Ja raczej pozytywnie zapamiętałem obie Panie prowadzące audycję, jako dziennikarki i spikerki o miłych głosach, spokojnie i bez egzaltacji zapowiadające kolejne przedstawiane w audycji płyty.

3 komentarze:

  1. Witam Pana serdecznie!Bardzo ciekawe, skrupulatnie i merytorycznie opisuje pan swoje wspomnienia związane z audycjami. Mam pytanie:Czy w kolejnych cyklach opisze Pan audycję Muzyczna Poczta UKF nadawaną w latach 1976-1981? ponieważ mój tata nagrywał właśnie tą audycje(głównie wydanie środowe prowadzone przez Piotra Kaczkowskiego), ale nie jest w stanie mi opisać dokladnego przebiegu audycji Z góry dziękuję i pozdrawiam.

    OdpowiedzUsuń
    Odpowiedzi
    1. Witam,

      przepraszam, że odpowiadam dopiero teraz, ale wcześniej nie zauważyłem tego postu. Audycji muzycznych PR słuchałem w latach 1980-1991. Muzycznej Poczty UKF tylko w latach 1980-1981. Po 1991 r. w PR przestali nadawać cale płyty, więc przestałem go słuchać. Oczywiście z audycją Muzyczna Poczta UKF mam związane pewne wspomnienia i trochę notatek, ale nie jestem w stanie jej aż tak dokładnie opisać jak np. "Godziny....", czy "Katalogu". To było na początku mojej drogi jako fana, byłem młody i niedoświadczony. W sumie to już opisałem w ramach większej całości opublikowanej już dawno temu na jedndym z portali. Teraz przygotowuje jakby odświeżoną wersję tego tekstu. Dotyczy on lat 1980-1981 i w tych ramach opisałem audycję Muz Pocz UKF tak ja jak ja ją zapamiętałem.

      Z pozdrowieniem
      DR (nie Anonim)

      Usuń
  2. Rozumiem, że audycji nie czytały sikerki-spikerzy, a właśnie prowadziła-czytała Konopka, albo Płaczek?
    Czy wiadomo coś, kto to była Mirosława Płaczek?

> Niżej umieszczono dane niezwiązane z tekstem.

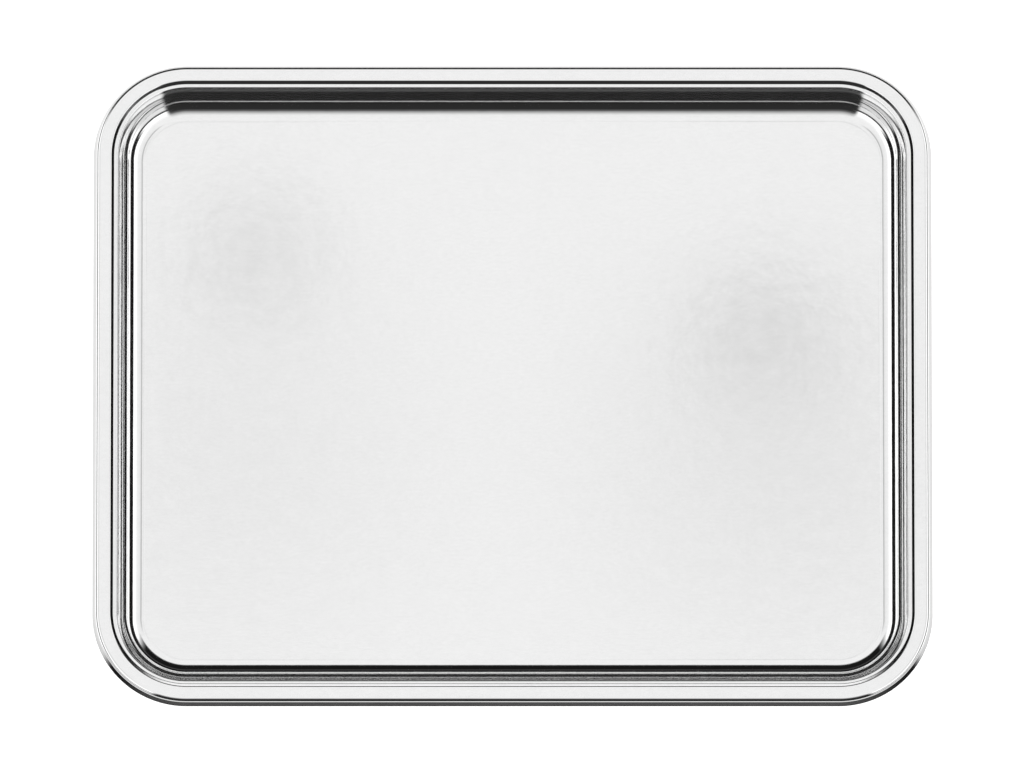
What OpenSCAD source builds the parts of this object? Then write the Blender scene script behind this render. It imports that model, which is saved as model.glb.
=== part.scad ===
// Shallow rectangular counting tray: one pressed stainless sheet with a flat,
// turned-down rim, whose edge is curled round a stiffening wire. Millimetres,
// +Z up, long side along X. The origin is the middle of the floor's underside.

/* [Tray] */
// Length over the rim
tray_l = 250; // [160:1:400]
// Width over the rim
tray_w = 195; // [120:1:320]
// Height over the rim
tray_h = 11; // [10:0.5:40]
// Corner radius of the rim, in plan
corner_r = 28; // [22:0.5:50]
// Thickness of the sheet
sheet_t = 0.6; // [0.4:0.05:0.7]

/* [Wall] */
// Rise of the wall and of the lip, for every wall_run across
wall_rise = 24; // [14:1:40]
// Run of the wall and of the lip, for every wall_rise up
wall_run = 7; // [3:1:8]
// Inside radius where the floor turns up into the wall
floor_bend_r = 7.5; // [4:0.5:8]
// Inside radius where the wall turns onto the ledge
ledge_bend_r = 0.3; // [0.2:0.1:0.6]

/* [Rim] */
// Flat width of the ledge below the rim
ledge_w = 0.3; // [0.2:0.1:2]
// Inside radius where the ledge turns up into the riser
riser_bend_r = 0.5; // [0.3:0.1:0.8]
// Rise of the riser, for every riser_run across
riser_rise = 3; // [2:0.5:6]
// Run of the riser, for every riser_rise up
riser_run = 4; // [3:0.5:6]
// Straight length of the riser, along its slope
riser_l = 0.9; // [0.2:0.1:1.2]
// Inside radius where the riser turns onto the rim
rim_bend_r = 0.2; // [0.2:0.1:0.6]
// Flat width of the rim
rim_w = 2.7; // [2.6:0.1:5]
// Inside radius where the rim turns down into its lip
lip_bend_r = 1; // [0.4:0.1:1.2]
// Straight length of the lip, along its slope
lip_l = 2.2; // [2:0.1:3.5]

/* [Edge wire] */
// Diameter of the wire inside the curled edge
wire_d = 1.8; // [1.4:0.02:2]
// Gap between the wire's two butted ends
wire_gap = 0.5; // [0.2:0.1:2]
// Angle that the sheet is curled through, from the bottom of the lip
curl_turn = 210; // [150:5:240]

/* [Hidden] */
$fn = 96;

STEEL = [0.80, 0.81, 0.82];
WIRE_STEEL = [0.62, 0.63, 0.64];

slope = atan2(wall_rise, wall_run);          // wall and lip, from the horizontal
riser_slope = atan2(riser_rise, riser_run);
wire_clearance = 0.02;                       // radial, between wire and curl

// Radii of the sheet's centre line, from the floor outwards
floor_r = floor_bend_r + sheet_t / 2;
ledge_r = ledge_bend_r + sheet_t / 2;
riser_r = riser_bend_r + sheet_t / 2;
rim_r = rim_bend_r + sheet_t / 2;
lip_r = lip_bend_r + sheet_t / 2;
curl_r = wire_d / 2 + wire_clearance + sheet_t / 2;

// The wire's axis, beyond the end of the rim's flat and below the top of the rim
wire_out = (lip_r - curl_r) * sin(slope) + lip_l * cos(slope);
wire_drop = sheet_t / 2 + lip_r * (1 - cos(slope)) + lip_l * sin(slope) + curl_r * cos(slope);
curl_out_r = curl_r + sheet_t / 2;

// What the bends and the riser take of the height and of the width
wall_bends = floor_r + ledge_r;
riser_bends = riser_r + rim_r;
bends_rise = wall_bends * (1 - cos(slope)) + riser_bends * (1 - cos(riser_slope))
             + riser_l * sin(riser_slope);
bends_run = wall_bends * sin(slope) + riser_bends * sin(riser_slope)
            + riser_l * cos(riser_slope);

// The wall and the floor's flat take up what the rest leaves
wall_l = (tray_h - sheet_t - bends_rise) / sin(slope);
floor_flat = corner_r - curl_out_r - wire_out - rim_w - ledge_w - bends_run
             - wall_l * cos(slope);

// The section, from the corner's axis outwards. A run is [length]. A bend is
// [centre-line radius, angle], with a positive angle turning upwards.
SECTION = [
    [floor_flat],
    [floor_r, slope],
    [wall_l],
    [ledge_r, -slope],
    [ledge_w],
    [riser_r, riser_slope],
    [riser_l],
    [rim_r, -riser_slope],
    [rim_w],
    [lip_r, -slope],
    [lip_l],
    [curl_r, -curl_turn]
];

assert(floor_flat > 0, "the corner radius is too small for this section");
assert(wall_l > 0, "the tray is too low for these bends");

function ahead(a) = [cos(a), sin(a)];
function leftward(a) = [-sin(a), cos(a)];

// Where a step that starts at p, heading h, ends
function is_bend(step) = len(step) == 2;
function centre(step, p, h) = p + sign(step[1]) * step[0] * leftward(h);
function end_heading(step, h) = is_bend(step) ? h + step[1] : h;
function end_point(step, p, h) = is_bend(step)
    ? centre(step, p, h) - sign(step[1]) * step[0] * leftward(h + step[1])
    : p + step[0] * ahead(h);

// A flat strip of sheet
module strip(p, h, l) {
    side = leftward(h) * sheet_t / 2;
    q = p + l * ahead(h);
    polygon([p - side, q - side, q + side, p + side]);
}

// A bent strip of sheet: a ring cut to a fan from angle a, through turn
module arc_strip(c, r, a, turn) {
    fan_r = 2 * (r + sheet_t);
    fan_steps = 8;
    translate(c) intersection() {
        difference() {
            circle(r = r + sheet_t / 2);
            circle(r = r - sheet_t / 2);
        }
        polygon([[0, 0], for (i = [0 : fan_steps]) fan_r * ahead(a + turn * i / fan_steps)]);
    }
}

// The sheet's section, drawn step by step from p, heading h
module sheet(steps, p, h) {
    if (len(steps) > 0) {
        step = steps[0];
        if (is_bend(step))
            arc_strip(centre(step, p, h), step[0], h - sign(step[1]) * 90, step[1]);
        else
            strip(p, h, step[0]);
        rest = [for (i = [1 : 1 : len(steps) - 1]) steps[i]];
        sheet(rest, end_point(step, p, h), end_heading(step, h));
    }
}

// Sweeps a section round the tray's rounded rectangle: X is measured outwards
// from the corners' axes, and Y is height
module around() {
    for (k = [0 : 3]) rotate(90 * k) {
        out = (k % 2 == 0 ? tray_l : tray_w) / 2 - corner_r;
        along = (k % 2 == 0 ? tray_w : tray_l) / 2 - corner_r;
        translate([out, 0, 0]) rotate([90, 0, 0])
            linear_extrude(height = 2 * along, center = true) children();
        translate([out, along, 0]) rotate_extrude(angle = 90) children();
    }
}

// Floor, wall, ledge, rim, lip and curled edge, pressed from one sheet
module tray_pan() {
    color(STEEL) {
        around() sheet(SECTION, [0, sheet_t / 2], 0);
        translate([0, 0, sheet_t / 2])
            cube([tray_l - 2 * corner_r, tray_w - 2 * corner_r, sheet_t], center = true);
    }
}

// Round wire inside the curl, with its ends butted in the middle of the back
module rim_wire() {
    wire_z = tray_h - wire_drop;
    color(WIRE_STEEL) difference() {
        around() translate([corner_r - curl_out_r, wire_z]) circle(d = wire_d);
        translate([0, tray_w / 2 - curl_out_r, wire_z])
            cube([wire_gap, 2 * wire_d, 2 * wire_d], center = true);
    }
}

tray_pan();
rim_wire();
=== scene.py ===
import math

import bpy
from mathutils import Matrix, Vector


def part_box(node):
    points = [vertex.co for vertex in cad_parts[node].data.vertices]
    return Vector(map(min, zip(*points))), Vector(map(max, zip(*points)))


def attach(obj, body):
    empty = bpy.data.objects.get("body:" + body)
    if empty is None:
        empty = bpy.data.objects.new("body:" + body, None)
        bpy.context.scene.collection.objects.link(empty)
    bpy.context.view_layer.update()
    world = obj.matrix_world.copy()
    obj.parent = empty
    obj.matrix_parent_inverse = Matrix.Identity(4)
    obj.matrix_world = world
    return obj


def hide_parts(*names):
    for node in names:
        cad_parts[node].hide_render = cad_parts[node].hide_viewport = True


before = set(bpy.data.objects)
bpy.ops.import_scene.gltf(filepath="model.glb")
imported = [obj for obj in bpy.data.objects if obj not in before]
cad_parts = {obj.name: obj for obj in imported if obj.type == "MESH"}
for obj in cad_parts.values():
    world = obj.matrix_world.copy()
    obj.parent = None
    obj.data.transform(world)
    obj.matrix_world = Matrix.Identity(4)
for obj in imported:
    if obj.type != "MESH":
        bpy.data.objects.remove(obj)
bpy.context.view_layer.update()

MM = 0.001

# The pan's section, as the CAD has it. Lengths in metres, angles in degrees.
SHEET = 0.6 * MM
CORNER_R = 28 * MM
WALL_SLOPE = math.degrees(math.atan2(24, 7))
RISER_SLOPE = math.degrees(math.atan2(3, 4))
FLOOR_BEND = 7.5 * MM
LEDGE_BEND = 0.3 * MM
RISER_BEND = 0.5 * MM
RIM_BEND = 0.2 * MM
LIP_BEND = 1 * MM
LEDGE_W = 0.3 * MM
RISER_L = 0.9 * MM
RIM_W = 2.7 * MM
LIP_L = 2.2 * MM
WIRE_R = 0.9 * MM
WIRE_CLEARANCE = 0.02 * MM
WIRE_GAP = 0.5 * MM
CURL_TURN = 210

# The camera looks down, leaning this far from the vertical towards the front. Its long lens
# takes in VIEW_W across at the point it aims at.
CAMERA_LEAN = 12
CAMERA_LENS = 1000
CAMERA_REACH = 50
SENSOR_W = 36
VIEW_W = 0.3063
AIM_HEIGHT = 8.8 * MM
AIM_SIDE = 0.45 * MM
AIM_FRONT = 0.35 * MM

# The studio. Brightness by angle from the zenith, in degrees, as (angle, level) pairs. The
# curves were set by comparing renders, for the lines that the bends mirror from the
# camera's place. They aren't a measured studio.
TOP_LEVEL = 1.08
STUDIO_MAX = 2.0
SIDE_LIGHT = [(0, 1.08), (13, 1.06), (18, 0.5), (23, 1.0), (38, 1.08), (52, 1.6), (57, 1.9), (60, 0.01),
              (77, 0.01), (80, 1.6), (92, 1.6), (104, 1.0), (140, 1.0), (147, 0.55), (156, 0.05), (180, 0.05)]
CORNER_LIGHT = [(0, 1.08), (17, 1.08), (38, 1.08), (60, 1.4), (69, 1.6), (71, 0.01), (76.5, 0.01),
                (79, 0.95), (92, 0.95), (104, 1.0), (140, 1.0), (147, 0.55), (156, 0.05), (180, 0.05)]
FRONT_LIGHT = [(0, 1.08), (22, 1.06), (28, 0.85), (36, 0.5), (44, 0.12), (52, 0.03), (98, 0.025),
               (106, 1.0), (127, 1.0), (135.5, 0.1), (139, 0.01), (142, 0.01), (180, 0.01)]
BACK_LIGHT = [(0, 1.08), (34, 1.08), (40, 1.1), (45, 0.03), (50, 0.01), (66, 0.01), (70, 0.08), (74, 0.01),
              (82.5, 0.01), (84.5, 1.2), (87, 1.2), (89, 0.02), (92, 0.02), (98, 1.0), (180, 1.0)]
FRONT_AZIMUTH = (150, 156)
FRONT_AZIMUTH_BELOW = (98, 112)
CORNER_AZIMUTH = (100, 122)
BACK_AZIMUTH = (60, 40)
HORIZON = (88, 94)

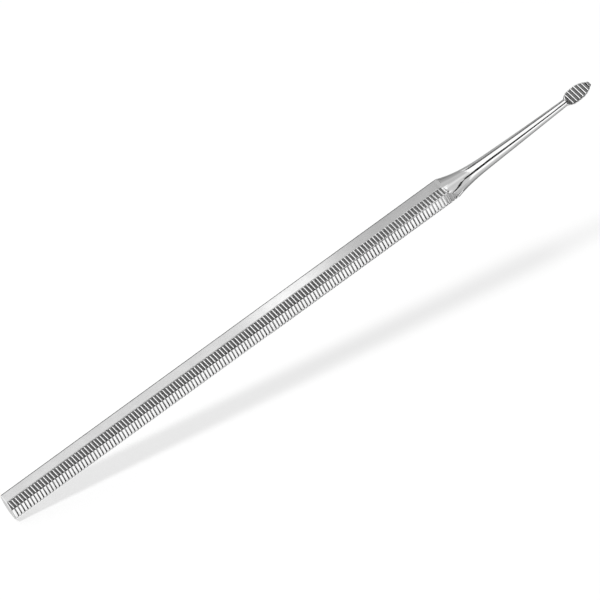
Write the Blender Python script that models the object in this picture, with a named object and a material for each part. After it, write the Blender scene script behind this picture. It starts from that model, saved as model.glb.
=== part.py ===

    Magda Konopka (swoją drogą dziennikarka o wieloletnim stażu w radiu, dopiero od 1980 przy mikrofonie, wcześniej w Redakcji dla Zagranicy) była to prezenterka muzyki bardzo różnej, akurat stricte klasyczno-rockowej najmniej. Bardziej muzyka środka, melodyjny pop-rock.
    zadebiutowała na antenie bodajże w Jedynce, potem Czwórka/Dwójka, a od 1991 regionalne Radio dla Ciebie.

    Swoistą kontynuacją, choć o charakterze bardziej autorskim i skoncentrowanym na rozmaitych piosenkach, a nie płytach, była audycja Magdy Konopki: "Gwiazdozbiór:. Od grudnia 85 w soboty o 18.30. Przetrwała (z nieco zmienioną godziną w 1990) aż do końca rozrywkowej Dwójki, czyli do marca 1991 r.

    Trudno w ogóle coś więcej znaleźć na temat Pani Magdaleny Konopki. Wiem, że zaczynała pracę w latach 60, i to raczej wcześniejszych, niż późniejszych. Była więc wtedy tzn. na pocz. lat 80, dojrzałą dziennikarką.

    Bardzo chętnie posłuchałbym jakijś zapowiedzi z audycji. Niewykonalne chyba. Szkoda.